These (hot) winds, with the violent changes by which they are terminated, are of less frequent occurrence in the adjacent colonies, but occasionally in these warmer latitudes they are exceedingly severe. At Sydney, and in the interior of New South Wales, the thermometer in the shade has been as high as 120°, and even 129° is recorded by Sturt, on the occasion of his exploring the river Macquarrie in 1827. The severest of these visitations on record, in Victoria, occurred on Thursday, the 6th February 1851, — a day ever since remembered under the designation of Black Thursday. The thermometer ranged between 100° and 110° in the verandas and other shaded parts of the dwelling-houses throughout the colony. The country, exceedingly dry from a long cessation of rain, took fire in many directions, —the flames overrunning the grass, spreading among the trees with frightful avidity, and occasioning the loss of much property. Similar weather was experienced at the same time in the colonies of South Australia and New South Wales.

William Westgarth, Victoria; late Australia Felix. 1853

A different book of William Westgarth tells us that as news filtered through of raging fires, at least one trader (with advance warning) increased flour prices by 30% immediately. Westgarth also recalls that fires and drought were common.

In town we did not hear of much that day, although reports came from time to time of sinister-looking signs from the surrounding interior, whence an unusual haze or thick mist seemed to rise towards the cloudless sky.

Some few, however, who were more active than others in their trading or gossiping movements, became aware in the afternoon, or perhaps were favoured with the news as a secret, that Dr. Thomson had ridden posthaste from Geelong to Alison and Knight, our early and leading millers and flour factors, to warn them that the whole country was in flames, with incalculable destruction of cereals and other products; whereupon the said firm at once raised the price of flour thirty per cent.

The Doctor had certainly earned a good fee on that occasion, and we must hope that he got it.
There has never been, throughout Australia, either before or since, such a day as Victoria’s Black Thursday, and most likely, or rather most certainly, it will never, to its frightful extent, occur again; for every year, with the spread of occupation, brings its step in the accumulation of protectives.

Still these fires are a terrible and frequent evil, and even if the towns and settlements are safe, the destruction of the grand old forests is deplorable, and ere very many years will be, indeed, most sadly deplored.

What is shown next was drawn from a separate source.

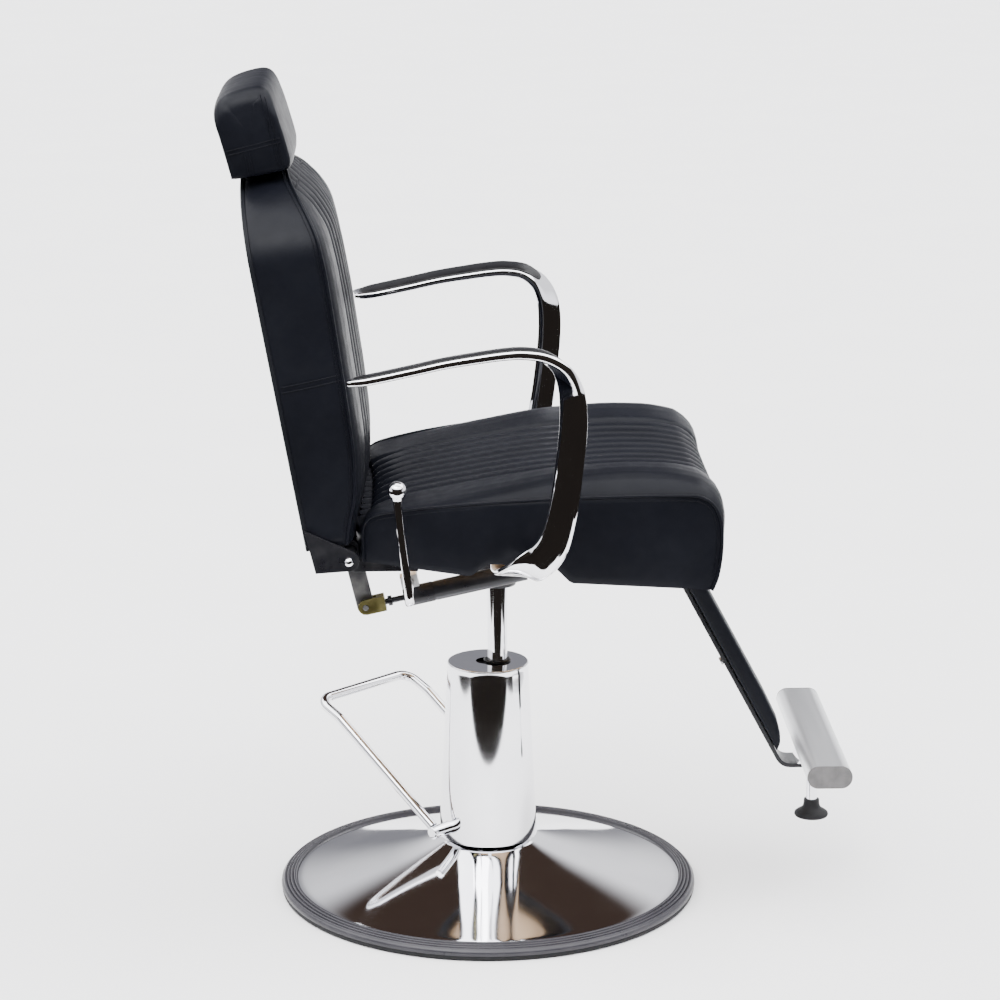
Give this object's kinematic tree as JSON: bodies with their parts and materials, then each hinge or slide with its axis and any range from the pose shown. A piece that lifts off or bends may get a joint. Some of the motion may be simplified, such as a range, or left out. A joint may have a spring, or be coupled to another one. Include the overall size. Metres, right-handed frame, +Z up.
{
  "type": "hydraulic barber chair",
  "caption": "Upholstered reclining chair with padded headrest, looped metal arms, footrest, foot-pump lift column and round floor base.",
  "frame": {"origin": "on the floor, at the centre of the flat underside of the round base", "axes": "+X towards the footrest, +Y towards the chair's left side, +Z up"},
  "size_m": [0.8676, 0.6864, 1.1717],
  "materials": {
    "black_leather": "soft satin",
    "chrome": "mirror polish",
    "black_paint": "satin black",
    "steel": "plain",
    "raw_steel": "dull dark",
    "yellow_zinc": "yellow passivated zinc",
    "black_rubber": "matt",
    "grey_trim": "semi-gloss ribbed",
    "aluminium": "satin",
    "grey_plastic": "matt",
    "black_plastic": "satin black",
    "plywood": "plain"
  },
  "bodies": {
    "base": {"base_plate": "steel", "floor_gasket": "black_rubber", "base_trim_ring": "grey_trim", "base_cover": "chrome", "pump_body": "black_paint", "pump_bolt_1": "steel", "pump_bolt_2": "steel", "pump_bolt_3": "steel", "pump_bolt_4": "steel", "cone_cover": "chrome", "cover_bush": "black_plastic"},
    "pedal": {"pedal_shaft": "chrome", "pedal_bar": "chrome", "pedal_cam": "steel"},
    "plunger": {"pump_plunger": "steel"},
    "lift": {"piston_rod": "chrome"},
    "seat": {"swivel_socket": "black_paint", "mount_plate": "black_paint", "seat_board": "plywood", "seat_cushion": "black_leather", "hinge_ear_left": "black_paint", "hinge_ear_right": "black_paint", "arm_left": "chrome", "arm_right": "chrome", "arm_pad_left": "black_plastic", "arm_pad_right": "black_plastic", "arm_bolt_left": "steel", "arm_bolt_right": "steel", "leg_bar": "black_paint", "leg_cover": "black_leather", "cover_screw": "steel", "footrest_tube": "aluminium", "footrest_cap_left": "grey_plastic", "footrest_cap_right": "grey_plastic", "footrest_saddle": "chrome", "footrest_stem": "chrome", "footrest_foot": "black_rubber", "strut_lug": "black_paint", "strut_pin": "raw_steel"},
    "backrest": {"hinge_tube": "black_paint", "side_plate_left": "black_paint", "side_plate_right": "black_paint", "hinge_bolt_left": "chrome", "hinge_bolt_right": "chrome", "lever_arm": "raw_steel", "clevis_pin": "raw_steel", "back_board": "black_leather", "rear_panel": "black_leather", "back_cushion": "black_leather", "headrest_sleeve": "black_paint"},
    "headrest": {"headrest_bar": "raw_steel", "headrest_cushion": "black_leather"},
    "strut_cylinder": {"strut_clevis": "yellow_zinc", "lock_nut": "black_paint", "strut_tube": "black_paint", "release_block": "aluminium"},
    "strut_piston": {"strut_rod": "chrome"},
    "release_lever": {"lever_rod": "chrome", "lever_knob": "chrome"}
  },
  "joints": [
    {"name": "seat_lift", "type": "slide", "parent": "base", "child": "lift", "axis": [0, 0, 1], "range_m": [-0.06, 0.08]},
    {"name": "seat_swivel", "type": "hinge", "parent": "lift", "child": "seat", "pos_m": [0.0135, 0, 0.5], "axis": [0, 0, 1], "continuous": true},
    {"name": "pump_pedal", "type": "hinge", "parent": "base", "child": "pedal", "pos_m": [-0.00983, 0.00983, 0.1], "axis": [-0.7071, -0.7071, 0], "range_deg": [0, 25], "stiffness_Nm_per_rad": 3, "springref_deg": -34.38},
    {"name": "pump_stroke", "type": "slide", "parent": "base", "child": "plunger", "axis": [0, 0, 1], "range_m": [0, 0.0125]},
    {"name": "backrest_recline", "type": "hinge", "parent": "seat", "child": "backrest", "pos_m": [-0.193, 0, 0.552], "axis": [0, -1, 0], "range_deg": [0, 35]},
    {"name": "headrest_height", "type": "slide", "parent": "backrest", "child": "headrest", "axis": [-0.1771, 0, 0.9842], "range_m": [0, 0.08]},
    {"name": "strut_swing", "type": "hinge", "parent": "backrest", "child": "strut_cylinder", "pos_m": [-0.172, -0.15, 0.464], "axis": [0, -1, 0], "range_deg": [-38.8, 0]},
    {"name": "strut_rod_swing", "type": "hinge", "parent": "seat", "child": "strut_piston", "pos_m": [0.1326, -0.15, 0.53153], "axis": [0, -1, 0], "range_deg": [-3.8, 0]},
    {"name": "release_handle", "type": "hinge", "parent": "strut_cylinder", "child": "release_lever", "pos_m": [-0.11182, -0.2, 0.49977], "axis": [0, -1, 0], "range_deg": [0, 12], "stiffness_Nm_per_rad": 0.8, "springref_deg": -17.19}
  ],
  "couplings": [
    {"joint": "pump_stroke", "follows": "pump_pedal", "m_per_rad": 0.0275},
    {"joint": "strut_swing", "follows": "backrest_recline", "ratio": -1.105},
    {"joint": "strut_rod_swing", "follows": "backrest_recline", "ratio": -0.105}
  ]
}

He describes also, with equal life, those dangerous forest fires, which are so especially frequent during the ever-recurring ordeals of drought, of which he had a fair sample at the time of his visit. Only think of eight miles of forest burnt in one fire which he witnessed, and such fires frequent occurrences! “

Source and reference:     Historical data exrtacted from:  Personal Recollections of Early Melbourne and Victoria
Author: William Westgarth 1815 – 1889

 There are hints that Aboriginal people did not consider the thick smoke unusual:

Source:   From the “Melbourne Herald” Newspaper February 1883, The Black Thursday of Port Phillip by Garryowen, An Eye – Witness

One gentleman told us that in unsaddling his horse he actually could not see the animal while he was standing close beside it. …… For the smoke – which, carried by the north winds from the burning forests on the ranges over the plains below, totally intercepted the sun’s light- was so high as scarcely to be perceived by the smell, and to produce none of that suffocating sensation which might have been expected ; and hence few conjectured the real cause of the sudden darkness in which they were enveloped.”

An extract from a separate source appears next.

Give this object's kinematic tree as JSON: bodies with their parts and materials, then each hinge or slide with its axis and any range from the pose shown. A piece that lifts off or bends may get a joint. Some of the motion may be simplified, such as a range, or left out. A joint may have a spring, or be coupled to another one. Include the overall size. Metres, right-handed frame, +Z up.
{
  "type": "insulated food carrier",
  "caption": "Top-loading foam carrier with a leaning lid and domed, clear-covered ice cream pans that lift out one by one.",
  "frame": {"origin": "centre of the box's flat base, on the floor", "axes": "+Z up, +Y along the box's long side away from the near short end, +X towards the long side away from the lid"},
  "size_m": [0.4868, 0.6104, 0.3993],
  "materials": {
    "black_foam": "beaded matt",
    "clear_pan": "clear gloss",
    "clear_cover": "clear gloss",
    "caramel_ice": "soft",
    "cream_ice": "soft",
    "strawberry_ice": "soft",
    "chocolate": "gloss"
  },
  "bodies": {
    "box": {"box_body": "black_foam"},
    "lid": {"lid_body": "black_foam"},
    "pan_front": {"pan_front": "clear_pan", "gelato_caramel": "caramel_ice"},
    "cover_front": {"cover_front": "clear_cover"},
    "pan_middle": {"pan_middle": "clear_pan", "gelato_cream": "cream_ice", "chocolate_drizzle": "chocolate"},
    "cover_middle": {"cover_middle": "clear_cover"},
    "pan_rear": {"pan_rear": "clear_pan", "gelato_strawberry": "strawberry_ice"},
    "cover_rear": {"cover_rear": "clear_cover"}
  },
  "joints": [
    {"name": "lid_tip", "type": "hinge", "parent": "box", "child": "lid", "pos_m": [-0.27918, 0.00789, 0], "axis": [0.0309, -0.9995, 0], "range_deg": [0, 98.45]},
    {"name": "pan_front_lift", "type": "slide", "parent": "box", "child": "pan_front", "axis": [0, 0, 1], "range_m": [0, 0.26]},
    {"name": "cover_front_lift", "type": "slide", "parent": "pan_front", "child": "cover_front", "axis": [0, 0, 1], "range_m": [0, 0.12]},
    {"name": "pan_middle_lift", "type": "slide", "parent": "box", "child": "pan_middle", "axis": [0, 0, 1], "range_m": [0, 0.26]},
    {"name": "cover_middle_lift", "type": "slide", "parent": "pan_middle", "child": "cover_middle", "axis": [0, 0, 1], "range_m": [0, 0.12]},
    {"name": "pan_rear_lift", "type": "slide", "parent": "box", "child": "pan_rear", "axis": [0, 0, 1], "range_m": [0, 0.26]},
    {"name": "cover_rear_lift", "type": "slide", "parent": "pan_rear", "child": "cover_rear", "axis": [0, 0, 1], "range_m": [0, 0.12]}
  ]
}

” Some of the Gippsland aborigines, who had acquired a small smattering of the English vocabulary from their intercourse with white men, accounted for the physical phenomenon in a very matter of fact way, by sagely wagging their curly heads and declaring that ” bright fellow ( pointing to the sun ) had got the blight in his eye, ” It appears that the obfuscation of the sun by smoke from distant bushfires was regarded as a natural phenomenon by the Australian aborigines, but some of the early European settlers of Gippsland at first believed that this darkness was caused by an unearthly aberration.


 Argus Feb 8 1851

EDWARD RIVER.

[FROM A CORRESPONDENT]

The weather for some days past, has been op- pressively hot. Crab-holes, water-holes, and even creeks, (with slight exceptions), are dried up. One of these exceptions is the Barratta, which has many deep places, not likely to fail during the present calamitous drought. The extensive runs on the Billibong mid Yaucoo have been entirely abandoned, after great numbers of sheep had perished. The flocks have been driven away, in some instances, to great distances. ‘to obtain the necessary supplies of water and even where this is found, feed is frequently scarce, and not really more than will sustain the flock in mere existence. The prospect in many districts, for the long drought before the Settlers is most dreary. [I’ve edited this garbled OCR text – Jo]

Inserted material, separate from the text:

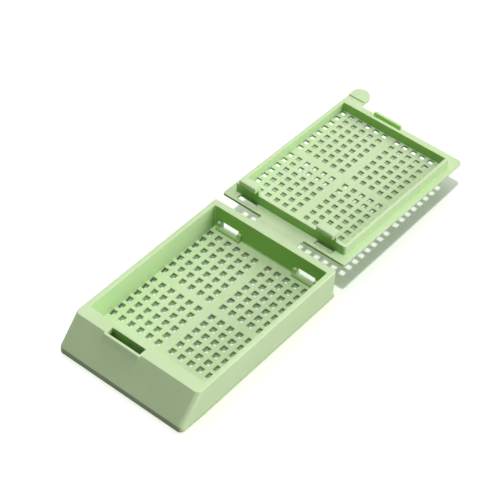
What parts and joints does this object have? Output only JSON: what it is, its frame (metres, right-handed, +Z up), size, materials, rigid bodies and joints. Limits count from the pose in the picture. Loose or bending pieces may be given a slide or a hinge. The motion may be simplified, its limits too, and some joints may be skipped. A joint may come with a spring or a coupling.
{
  "type": "tissue cassette",
  "caption": "Shallow perforated tray with a slanted front and a perforated lid on a living hinge, lid folded back, with rear hooks, a front latch and a finger tab.",
  "frame": {"origin": "on the surface that the tray stands on, straight below the middle of the hinge's fold line", "axes": "+Z up, +Y from the tray toward the open lid, +X along the fold line to the right as seen from the slanted front"},
  "size_m": [0.0286, 0.0878, 0.0108],
  "materials": {
    "base": "satin moulded acetal, pale green",
    "lid": "satin moulded acetal, pale green"
  },
  "bodies": {
    "base": {"base": "base"},
    "lid": {"lid": "lid"}
  },
  "joints": [
    {"name": "lid_hinge", "type": "hinge", "parent": "base", "child": "lid", "pos_m": [0, 0, 0.00665], "axis": [1, 0, 0], "range_deg": [0, 181.4]}
  ]
}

The details of some stories did not come out until the Monday after Black Thursday and make for gripping, if melancholy reading. I find myself wondering what became of poor Richard McLelland who lost his wife, all five children and his house. I hope there was some joy…

Half of the sufferers in Kilmore declined organized aid:

Could we imagine people turning away a donation today?

Thursday Feb 20, 1851 Argus, Melbourne

“On Saturday evening, at the same place a committee meeting was held, when it was announced that seven out of fifteen sufferers declined the aid proffered, having friends from whom they could derive assistance. It was then decided that the committee should commence their labours on Monday the 17th instant. I should have remarked that at the preliminary meeting, it was resolved that “parties having claims against the sufferers should be requested either to cancel them or that they should stand over to an indefinite period.” The chairman stated that all current accounts in his book against these parties would be canceled, and upon that statement I know that he has acted to the extent of 50 pounds.”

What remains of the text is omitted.